Era nosso demais para fingir

De segunda pessoa da Trindade.

No céu tudo era falso, tudo em desacordo

Com flores e árvores e pedras.

No céu tinha que estar sempre sério

O belo prólogo do Evangelho de São João inicia: “No princípio era a Palavra, e a Palavra era Deus (...) e a Palavra se fez carne e habitou entre nós!” (Jo 1,1.14). Há duas profundas reviravoltas na compreensão das coisas: Deus não é um rei, Deus é “palavra” (aquilo que dá sentido ...); Deus não se esconde sobre um trono, em lugar disso, assume o rosto de uma criança frágil e se torna um irmão nosso.

Leonardo Boff tornou compreensível esse mistério com duas pequenas, mas lapidares, colocações: “humano como fora Jesus, é porque só podia ser Deus mesmo!”, ou, ainda, “o projeto de Deus não é fazer os homens deuses, mas fazer-se, a si mesmo, Homem.”

Eis, na minha simples opinião, o que torna o Cristianismo singular. Ensinamentos morais (fazer bem, amar ao próximo, perdoar etc) e ensinamentos religiosos (amar a Deus, ser fiel a Ele, conhecer seus ensinamentos etc) são lugar-comum em qualquer caminho religioso. O que torna, todavia, o Cristianismo ímpar é a “encarnação” de Deus em Jesus de Nazaré.

O problema, contudo, surgiu com a história da Igreja: Jesus esvaziou-se de si e, paradoxalmente, encheu-se de Deus e tornou-se o Cristo. Jesus, na Igreja, deixou, século após século, de ser um irmão nosso e tornou-se, a exemplo de seus antepassados simbólicos, Juiz e Rei.

Sou pai de dois filhos. Duas pessoas infinitamente diferentes, mas incrivelmente unidas por um amor genuíno e despretensioso. Gratuito!

Damo-nos tão bem um com o outro

Na companhia de tudo

Que nunca pensamos um no outro,

Mas vivemos juntos e dois

Com um acordo íntimo

Como a mão direita e a esquerda. (A. Caeiro)

Fui presenteado pela vida com a suprema riqueza que é descobrir detalhe por detalhe quem é um ser humano. Participar, desde o primeiro instante, da vida de alguém é uma oportunidade única que a vida nos dá.
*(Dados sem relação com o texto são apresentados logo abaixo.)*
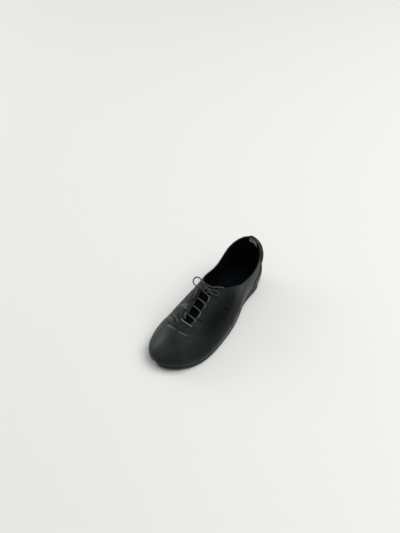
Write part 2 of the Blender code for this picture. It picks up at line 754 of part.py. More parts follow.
def centre_on_origin():
    """Move the pieces together so that the shoe's box, without its bow, is over the origin."""
    bpy.context.view_layer.update()
    graph = bpy.context.evaluated_depsgraph_get()
    corners = []
    for obj in shoe.objects:
        if obj.name not in LACE_ROUTES and obj.name != "lace_knot":
            corners += [corner[:] for corner in obj.evaluated_get(graph).bound_box]
    middle = (np.min(corners, axis=0) + np.max(corners, axis=0)) / 2.0
    for obj in shoe.objects:
        obj.location = (-middle[0], -middle[1], 0.0)


for old in list(bpy.data.objects):
    bpy.data.objects.remove(old, do_unlink=True)
shoe = bpy.data.collections.new("jazz_shoe")
cutters = bpy.data.collections.new("cutters")
bpy.context.scene.collection.children.link(shoe)
bpy.context.scene.collection.children.link(cutters)
materials = {}
for label, finish in FINISHES.items():
    material = bpy.data.materials.new(label)
    material.use_nodes = True
    shader = material.node_tree.nodes["Principled BSDF"]
    shader.inputs["Base Color"].default_value = (*finish.colour, 1.0)
    shader.inputs["Roughness"].default_value = finish.roughness
    shader.inputs["Metallic"].default_value = finish.metallic
    materials[label] = material

make_outsole()
make_heel()
make_insole()
make_upper()
make_tongue()
make_counter()
make_band()
make_tab()
make_lace_bars()
make_knot()
make_bow()
centre_on_origin()
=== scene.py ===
"""Looks of a lace-up jazz shoe for the left foot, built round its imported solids."""

import math
from collections import namedtuple

import bmesh
import bpy
import numpy as np
from mathutils import Matrix, Vector
from numpy.linalg import norm


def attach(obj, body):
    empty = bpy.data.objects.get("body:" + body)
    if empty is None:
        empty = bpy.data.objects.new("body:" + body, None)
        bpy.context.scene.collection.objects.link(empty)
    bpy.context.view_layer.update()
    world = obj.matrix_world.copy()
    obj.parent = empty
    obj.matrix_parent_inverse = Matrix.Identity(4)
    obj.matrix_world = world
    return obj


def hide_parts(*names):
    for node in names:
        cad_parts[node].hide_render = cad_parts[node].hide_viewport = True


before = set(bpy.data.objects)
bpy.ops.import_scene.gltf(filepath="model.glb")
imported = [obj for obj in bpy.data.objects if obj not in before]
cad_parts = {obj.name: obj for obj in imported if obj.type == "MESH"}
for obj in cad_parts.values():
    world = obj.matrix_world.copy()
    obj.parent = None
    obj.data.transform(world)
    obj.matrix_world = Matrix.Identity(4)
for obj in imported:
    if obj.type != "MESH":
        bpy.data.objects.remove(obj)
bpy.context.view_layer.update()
SHIFT = Vector((-0.0008563, -0.0023268, 0.0))

# The last's sizes, as the part's source states them
SHOE_LENGTH = 0.250
BALL_WIDTH = 0.090
INSTEP_HEIGHT = 0.068
HEEL_HEIGHT = 0.010
TOE_SPRING = 0.005
SOLE_THICKNESS = 0.0036
SOLE_EDGE_ROUND = 0.0009
UPPER_WALL = 0.0016
FEATHER_ROUND = 0.0025
BACK_HEIGHT = 0.0664
COLLAR_DIP = 0.031
SLOT_WIDTH = 0.017
SLOT_FRONT_WIDTH = 0.0145
INSOLE_THICKNESS = 0.0022
TONGUE_WALL = 0.0012
TONGUE_WIDTH = 0.044
TONGUE_TOP_WIDTH = 0.030
TONGUE_GAP = 0.0007
TONGUE_TOP_SAG = 0.0012
HEEL_INSET = 0.0012
COUNTER_WALL = 0.0010
BAND_WALL = 0.0050
BAND_HEIGHT = 0.017
BAND_DROP = 0.002
TAB_WALL = 0.0011
TAB_DEPTH_INSIDE = 0.010
LACE_DIAMETER = 0.0021
GAP = 0.0003
INSOLE_GAP = 0.0019
OVERLAY_GAP = 0.0005
THROAT_ALONG = 0.500
SLOT_FRONT_ALONG = 0.736
TONGUE_TOP_ALONG = 0.492
TONGUE_FRONT_ALONG = 0.790
HEEL_BREAST_ALONG = 0.285
ARCH_START_ALONG = 0.220
FOREFOOT_START_ALONG = 0.550
FOREFOOT_END_ALONG = 0.780
HEEL_FAN = 0.30
TOE_FAN = 0.62
TOE_FAN_PULL = 0.90
BACK_SEAM = 0.026
COUNTER_REACH = 0.245
BAND_REACH = 0.140
TAB_REACH = 0.058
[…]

Os primeiros movimentos, os olhares curiosos, as descobertas inauditas; cada uma das experiências colhidas é uma verdadeira revolução.

Mas há um desafio, eu diria, natalino, na experiência parental: o imperativo da “kenosis”. A exigência ética pelo “esvaziar-se”. Em outros termos: cuidar para que a vida germine e cresça com viço e beleza, mas garantindo-se a liberdade e a autonomia.

Tal como o Menino nascido entre os animais, nossos filhos são pessoas, desde sempre, independentes e inoculadas pela promessa da autenticidade.

Eis aí, talvez, a radical missão dada aos pais: cativar e libertar! Ainda o Caeiro ajuda muito quando escreve:

Depois fugiu para o Sol

E desceu no primeiro raio que apanhou.

Hoje vive na minha aldeia comigo.

É uma criança bonita de riso e natural.

Limpa o nariz ao braço direito,

Chapinha nas poças de água,

Colhe as flores e gosta delas e esquece-as.

Atira pedras aos burros,

Rouba a fruta dos pomares

E foge a chorar e a gritar dos cães.

(...)

A mim ensinou-me tudo.

Ensinou-me a olhar para as coisas.

Aponta-me todas as coisas que há nas flores.

Mostra-me como as pedras são engraçadas

Quando a gente as tem na mão

E olha devagar para elas.

Reconheço que escrevo sobre utopias. Mas que fazer se a vida só tem sentido onde, exatamente, não há lugar? “U-topos”, a ausência de lugar. “Não havia lugar para eles na hospedaria ...”. “Tinha fugido do céu.”

Creio ser esse um sentido bom para o Natal (que se tornou tanta coisa em tantos “lugares”): experimentar a gratuita liberdade de se esvaziar e aprender a ver melhor!

Quando eu morrer, filhinho,

Seja eu a criança, o mais pequeno.

Pega-me tu ao colo

E leva-me para dentro da tua casa.

Despe o meu ser cansado e humano

E deita-me na tua cama.

E conta-me histórias, caso eu acorde,

Para eu tornar a adormecer.

E dá-me sonhos teus para eu brincar

Até que nasça qualquer dia

Que tu sabes qual é. (A. Caeiro. Poema do Menino Jesus)

A todos/as, desejo um Natal mais “vazio”!